“MIDSENTENCE” examines daily life in a county jail. It lays bare larger truths about incarceration, institutional authority, confinement, shame, innocence, guilt, and power dynamics between those in and out of uniform.
Life inside is embedded and manifested within brutalist architecture, hard/cold materials, sounds, and physicality that evince regiment and social subordination. Concrete, cinder block, metal bars, multitudinous locking systems, fluorescent lighting, bland barely nutritional food, and unpleasant smells reveal a regiment of control and oppression.
Biography
Erik Levine was born in Los Angeles, California in 1960. He has exhibited widely in the United States and Europe, most recently at Ludwig Forum Aachen with a solo survey exhibition of his videos from the past 15 years. His work includes video, sculpture, and drawings, and is in the public collections of the Whitney Museum of American Art, Museum of Contemporary Art, Los Angeles, Walker Art Center, Hirshhorn Museum and Sculpture Garden, and Des Moines Art Center, among several others.
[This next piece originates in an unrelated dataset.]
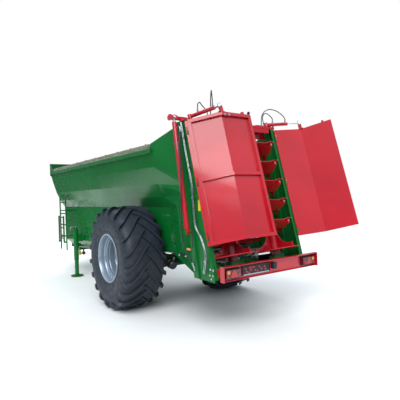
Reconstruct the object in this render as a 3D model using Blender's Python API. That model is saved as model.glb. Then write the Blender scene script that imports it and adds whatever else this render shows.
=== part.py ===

He has received numerous awards including a Guggenheim Fellowship and three Pollock–Krasner Foundation awards. In addition, he’s received two grants each from the National Endowment for the Arts, the New York Foundation for the Arts, the New York State Council on the Arts, and the Massachusetts Cultural Council, as well as grants from Awards in the Visual Arts, Nancy Graves Foundation, and the Jerome Foundation.